Ds has his phone turned off right now for isolating himself in his room and becoming mean. Not helping, not talking, blaming and generally being self absorbed. He is working on earning it back by being kind. He is generally a nice, helpful young man. So, it is very hurtful when he is mean. He told me he would be kind for a week to get his phone turned back on. I find texting is very isolating. My children are always waiting for the next text so they can not function . Their verbal skills deteriorate as well. I think it is a privilege on needs to learn to handle.

Holly

SusanScarlet Posted - Feb 06 2011 : 5:22:48 PM
You did the right thing. Stick to your guns. I've always liked what Billy Graham said about young love - "It's only puppy love but it's real to the puppy."
Cari Lynn Posted - Feb 05 2011 : 1:21:21 PM
Take it from a once upon a time teenage girl who got pregnant at 18 and thankfully married her high school sweetheart. We are very lucky that we are still married, 24 years later but it has had it's moments that it has been damn hard, tears, screaming matches, hurt feelings, etc. But I look at the good stuff...and out of all of our friends, we are the only one's who are still married and happy.

So stick by your guns, many teenagers only let their hormones over run their common sense and later on, when your son has his own children, he will totally understand what you are doing now.

" Promise me you'll always remember: Your braver than you believe, and stronger than you seem, and smarter than you think." By Christopher Robins to Pooh

www.goinggreyfarm.com
knittingmom Posted - Feb 05 2011 : 11:15:41 AM
Stick by your guns, you did the right thing. Maybe both of them should think about if they're ready to be parents (a possible consequence of "sleeping over"). Ah the teen years when hormones rage and brains shut off.

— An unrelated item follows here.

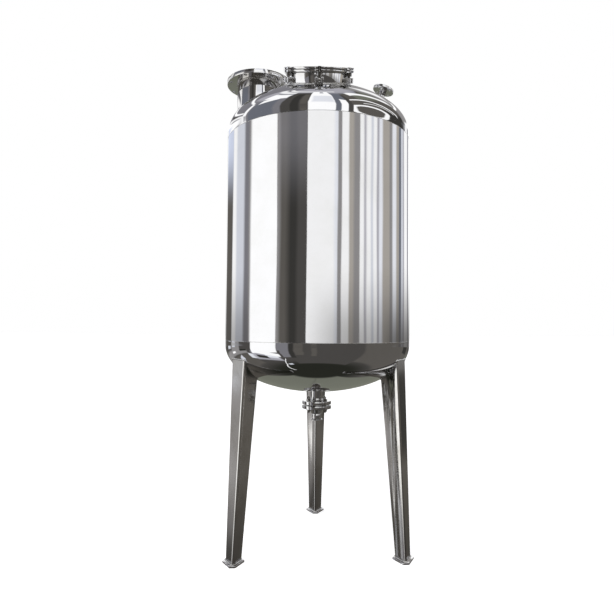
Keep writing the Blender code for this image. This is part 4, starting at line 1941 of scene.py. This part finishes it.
    def ring(
        self, desk: NodeDesk, turn: bpy.types.NodeSocket, rise: bpy.types.NodeSocket
    ) -> bpy.types.NodeSocket:
        """The upright bands all round, darker and warmer near the ground on both sides.

        Args:
            desk: Where the nodes go.
            turn: Degrees round from the camera's side.
            rise: Degrees above the horizon.

        Returns:
            The ring's colour.
        """
        light: bpy.types.NodeSocket | None = None
        for first in range(0, len(self.bands), self.ramp_bands):
            group = self.bands[first : first + self.ramp_bands + 1]
            part = self.ramp(desk, turn, group)
            if light is None:
                light = part
                continue
            low, high = group[0].start - self.RAMP_JOINT, group[0].start + self.RAMP_JOINT
            light = desk.mix(desk.rescale(turn, low, high, 0.0, 1.0), light, part)
        near_ground = desk.rescale(rise, *self.NEAR_GROUND, 1.0, 0.0)
        left = desk.rescale(turn, *self.LEFT_SHADE)
        right = desk.rescale(turn, *self.RIGHT_SHADE)
        far_right = desk.rescale(turn, *self.FAR_RIGHT_SHADE)
        shade = desk.sums("ADD", left, desk.sums("ADD", right, far_right))
        light = desk.mix(desk.sums("MULTIPLY", near_ground, shade), light, (*COAL, 1))
        up, along = desk.rescale(rise, *self.TOP_GLOW), self.span(desk, turn, *self.GLOW_SPAN)
        light = desk.mix(desk.sums("MULTIPLY", up, along), light, (*MIST, 1))
        up, along = desk.rescale(rise, *self.SKY), self.span(desk, turn, *self.SKY_SPAN)
        return desk.mix(desk.sums("MULTIPLY", up, along), light, (*self.SKY_LIGHT, 1))

    def span(
        self, desk: NodeDesk, turn: bpy.types.NodeSocket, start: float, end: float
    ) -> bpy.types.NodeSocket:
        """1 between two edges and 0 outside them."""
        outside = self.beyond(desk, turn, start, end)
        return desk.rescale(outside, -self.SPAN_SOFT, self.SPAN_SOFT, 1.0, 0.0)

    def ramp(
        self, desk: NodeDesk, turn: bpy.types.NodeSocket, bands: Sequence[Band]
    ) -> bpy.types.NodeSocket:
        """A colour ramp with a soft step at the start of each band.

        Args:
            desk: Where the nodes go.
            turn: Degrees round from the camera's side.
            bands: The bands, in order.

        Returns:
            The ramp's colour.
        """
        low, high = bands[0].start - self.RAMP_BEFORE, bands[-1].start + self.RAMP_AFTER
        share = desk.sums("DIVIDE", desk.sums("SUBTRACT", turn, low), high - low)
        node = desk.add("ValToRGB", Fac=share)
        ramp = node.color_ramp
        stops = [(0.0, bands[0].light)]
        for before, band in zip(bands, bands[1:]):
            stops.append(((band.start - band.soft - low) / (high - low), before.light))
            stops.append(((band.start + band.soft - low) / (high - low), band.light))
        for element, (place, colour) in zip(ramp.elements, stops):
            element.position, element.color = place, (*colour, 1)
        for place, colour in stops[2:]:
            ramp.elements.new(place).color = (*colour, 1)
        return node.outputs[0]

    def mask(
        self, desk: NodeDesk, turn: bpy.types.NodeSocket, rise: bpy.types.NodeSocket, screen: Screen
    ) -> bpy.types.NodeSocket:
        """1 on a screen and 0 off it, with soft edges.

        Args:
            desk: Where the nodes go.
            turn: Degrees round from the camera's side.
            rise: Degrees above the horizon.
            screen: The screen.

        Returns:
            The mask.
        """
        level = rise
        if screen.slope or screen.bend:
            along = desk.sums("SUBTRACT", turn, screen.peak)
            fall = desk.sums("MULTIPLY", desk.sums("MULTIPLY", along, along), screen.bend)
            climb = desk.sums("MULTIPLY", along, screen.slope)
            level = desk.sums("SUBTRACT", desk.sums("ADD", rise, fall), climb)
        beside = self.beyond(desk, turn, screen.start, screen.end)
        past = desk.sums("MAXIMUM", beside, self.beyond(desk, level, screen.low, screen.high))
        soft = screen.feather / 2
        return desk.rescale(past, -soft, soft, 1.0, 0.0)

    @staticmethod
    def beyond(
        desk: NodeDesk, value: bpy.types.NodeSocket, low: float, high: float
    ) -> bpy.types.NodeSocket:
        """How far a value lies outside a range, negative inside it."""
        off = desk.sums("ABSOLUTE", desk.sums("SUBTRACT", value, (low + high) / 2))
        return desk.sums("SUBTRACT", off, (high - low) / 2)

    def floor(self) -> None:
        """A plain pale floor, a little lit of itself, that the polished steel doesn't mirror."""
        mesh = bmesh.new()
        bmesh.ops.create_grid(mesh, x_segments=2, y_segments=2, size=self.floor_reach)
        data = bpy.data.meshes.new("floor")
        mesh.to_mesh(data)
        mesh.free()
        thing = bpy.data.objects.new("floor", data)
        bpy.context.scene.collection.objects.link(thing)
        material = bpy.data.materials.new("pale_floor")
        material.use_nodes = True
        desk = NodeDesk(material.node_tree)
        shader = desk.add(
            "BsdfPrincipled",
            Base_Color=(*self.FLOOR_TONE, 1),
            Roughness=0.9,
            Emission_Color=(1, 1, 1, 1),
            Emission_Strength=self.FLOOR_GLOW,
        )
        desk.add("OutputMaterial", Surface=shader.outputs[0])
        data.materials.append(material)
        thing.visible_glossy = False

    def lamp(self) -> None:
        """A large soft lamp overhead, which the steel doesn't mirror."""
        data = bpy.data.lights.new("soft_lamp", "AREA")
        data.shape = "DISK"
        data.size = self.LAMP_SIZE
        data.energy = self.LAMP_POWER
        lamp = bpy.data.objects.new("soft_lamp", data)
        lamp.location = self.LAMP_PLACE
        lamp.rotation_euler = (Vector(self.LAMP_AIM) - lamp.location).to_track_quat("-Z", "Y").to_euler()
        bpy.context.scene.collection.objects.link(lamp)
        lamp.visible_glossy = False


@dataclass(frozen=True)
class Camera:
    """The camera at the photograph's place.

    Attributes:
        distance: Level distance from the tank's centre line.
        height: Height above the floor.
        bearing: How far round to the left of the front it stands.
        pitch: How far it looks up.
        yaw: How far it looks to the left of the centre line.
        roll: How far it leans.
        lens: Focal length on the sensor.
        sensor: Width of the sensor.
        shift: Where the middle of the picture lies off the lens axis.
    """

    distance: float = 2.9386
    height: float = 1.1757
    bearing: float = 0.0293
    pitch: float = 0.0355
    yaw: float = -0.0142
    roll: float = -0.0071
    lens: float = 31.186
    sensor: float = 36.0
    shift: Point2 = (-0.00443, -0.0005)

    def build(self) -> None:
        """Makes it the scene's camera."""
        data = bpy.data.cameras.new("camera")
        data.lens, data.sensor_width = self.lens, self.sensor
        data.shift_x, data.shift_y = self.shift
        data.clip_end = 200.0
        thing = bpy.data.objects.new("camera", data)
        bpy.context.scene.collection.objects.link(thing)
        round_tank = Matrix.Rotation(-self.bearing, 4, "Z")
        stand = Matrix.Translation((0, -self.distance, self.height))
        look = (
            Matrix.Rotation(-self.yaw, 4, "Z")
            @ Matrix.Rotation(math.pi / 2 + self.pitch, 4, "X")
            @ Matrix.Rotation(-self.roll, 4, "Z")
        )
        thing.matrix_world = round_tank @ stand @ look
        bpy.context.scene.camera = thing


def plain_view() -> None:
    """Shows light as it is, with no film curve."""
    view = bpy.context.scene.view_settings
    view.view_transform = "Standard"
    view.look = "None"


@dataclass
class Tank:
    """The whole tank: where its nozzles stand, and the order in which it is built.

    Attributes:
        shop: What makes the pieces.
        manway_side: How far to the right of the front the manway stands.
        manway_forward: How far in front of the centre line.
        manway_lean: How far it leans forward.
        vent_across: How far to the right the vent stands.
        vent_lean: How far it leans to the right.
        vent_length: From the head to the underside of its flange.
    """

    shop: Workshop
    manway_side: float = -0.011
    manway_forward: float = 0.297
    manway_lean: float = math.radians(23)
    vent_across: float = 0.330
    vent_lean: float = math.radians(17)
    vent_length: float = 0.108

    INLET_FACE = 0.002
    INLET_SHORT = 0.004

    def build(self) -> None:
        """Makes every piece of the tank."""
        vessel = Vessel(self.shop)
        heads = vessel.build()
        self.manway(vessel.top, heads["top_head"])
        self.inlet(vessel.top, heads["top_head"])
        self.vent(vessel.top, heads["top_head"])
        self.outlet(vessel.bottom, heads["bottom_head"])
        Legs(self.shop, vessel.bottom).build()

    def manway(self, top: DishedEnd, head: bpy.types.Object) -> None:
        """The manway on the front shoulder.

        Args:
            top: The top head's surface.
            head: The top head's piece.
        """
        level = top.level(math.hypot(self.manway_side, self.manway_forward))
        foot = Matrix.Translation((self.manway_side, -self.manway_forward, level))
        place = foot @ Matrix.Rotation(self.manway_lean, 4, "X")
        sizes = {"radius": 0.157, "wall": 0.004, "neck_top": 0.0367, "steps": 160}
        Manway(self.shop, top, head, "manway", place, **sizes).build()

    def inlet(self, top: DishedEnd, head: bpy.types.Object) -> None:
        """The large open nozzle on the left.

        Args:
            top: The top head's surface.
            head: The top head's piece.
        """
        low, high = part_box("inlet_flange")
        across = (low.x + high.x) / 2
        level = top.level(abs(across))
        OpenNozzle(
            self.shop,
            top,
            head,
            "inlet",
            Matrix.Translation((across, 0, level)),
            radius=0.120,
            wall=0.004,
            neck_top=high.z - level - self.INLET_SHORT,
            steps=128,
            underside=low.z - level,
            rim=(high.x - low.x) / 2,
            thick=high.z - low.z - self.INLET_FACE,
            face=0.146,
            circle=0.160,
            bolts=8,
            hole=0.009,
        ).build()

    def vent(self, top: DishedEnd, head: bpy.types.Object) -> None:
        """The small tilted nozzle on the right.

        Args:
            top: The top head's surface.
            head: The top head's piece.
        """
        foot = Matrix.Translation((self.vent_across, 0, top.level(self.vent_across)))
        thick = 0.012
        OpenNozzle(
            self.shop,
            top,
            head,
            "vent",
            foot @ Matrix.Rotation(self.vent_lean, 4, "Y"),
            radius=0.019,
            wall=0.0025,
            neck_top=self.vent_length + thick,
            steps=64,
            underside=self.vent_length,
            rim=0.0585,
            thick=thick,
            face=0.034,
            circle=0.0445,
        ).build()

    def outlet(self, bottom: DishedEnd, head: bpy.types.Object) -> None:
        """The outlet under the middle of the bottom head.

        Args:
            bottom: The bottom head's surface.
            head: The bottom head's piece.
        """
        sizes = {"radius": 0.036, "wall": 0.003, "neck_top": 0.0}
        Outlet(self.shop, bottom, head, "outlet", Matrix.Identity(4), **sizes).build()


def main() -> None:
    """Builds the tank's pieces and the studio round it."""
    logging.basicConfig(level=logging.INFO, format="%(name)s %(message)s")
    plain_view()
    Studio().build()
    Tank(Workshop()).build()


if __name__ == "__main__":
    main()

"There is no foot so small that it cannot leave an imprint on this world"
HollyG Posted - Feb 03 2011 : 11:23:59 AM
Hi-Holly-who-spells-it-like-me!

As an educator, I'm proud of you! Limits are great! I tell the my students the greatest compliment they can give me is to say I'm mean. That means I'm setting limits and they are learning that life has consequences. I, too, am concerned her parents would consider it. However, I also understand the concept of young love and the drama surround it and how driven they are to see one another. Perhaps you could compromise - a highly-chaperoned party at a school, home, or church? Anything they can attend together than night that would allow them some time together, but not in a compromising position? Not being a mom, I've never dealt with this, but I grew up so sheltered that I had a difficult time adjusting to college life away from home. And, by difficult, I mean I went buck wild. Once I figured out Mom couldn't see me, then all bets were off. (You know it's true - the Lord watches out for children and fools - of which I was both at that time...) It's just something to consider. Baby steps now may prevent babies later.

HollyG
Farmgirl #2513
www.mydeepwoodslife.com
walkinwalkoutcattle Posted - Jan 31 2011 : 03:37:35 AM
I am amazed that her parents would entertain the idea of letting her boyfriend sleep over at her house!

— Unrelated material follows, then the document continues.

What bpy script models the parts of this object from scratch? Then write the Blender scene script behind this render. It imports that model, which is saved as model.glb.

Starbucks and sushi to green fried tomatoes and corn pudding-I wouldn't change it for the world.
www.cattleandcupcakes.blogspot.com
melanie47601 Posted - Jan 25 2011 : 2:31:15 PM
You are very right Holly! I'm so glad my oldest daughter is not your typical teenage girl, but I dread the day she may become one. LOL

Melanie

Be the kind of woman that when your feet hit the floor each morning the devil says "Oh Crap, She's up!"

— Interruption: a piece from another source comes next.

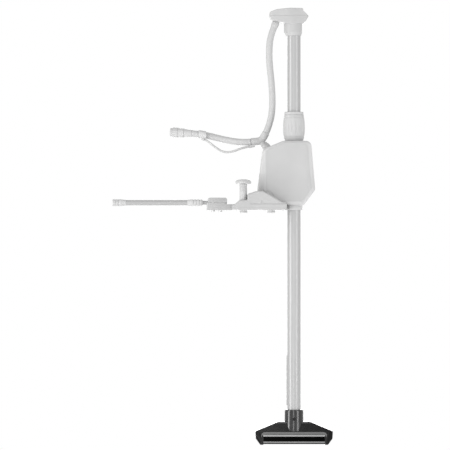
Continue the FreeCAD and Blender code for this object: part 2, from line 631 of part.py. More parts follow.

Blog~ http://wheelsarealwaysturning.blogspot.com/ Etsy~http://www.etsy.com/shop/theflourishingfinch

Montrose Girl Posted - Jan 25 2011 : 06:49:54 AM
Oh Holly, That made me chuckle.

http://www.inntheorchardbnb.com/
maggie14 Posted - Dec 29 2010 : 10:00:49 AM
You would think it would be common sense. LOL You did the right thing Holly!
Hugs,
Hannah

Farmgirl sister #1219

Lifes not about the breaths you take, but the moments that take your breath away.

Just a small town country girl, farmgirl,loggergirl, trying to live her dreams. :)

P.s. I've been playing around with the spelling of my name ( weird I know) and I've decided that I will stick with Hannah for good. Sorry I got you all confused. Hugs!!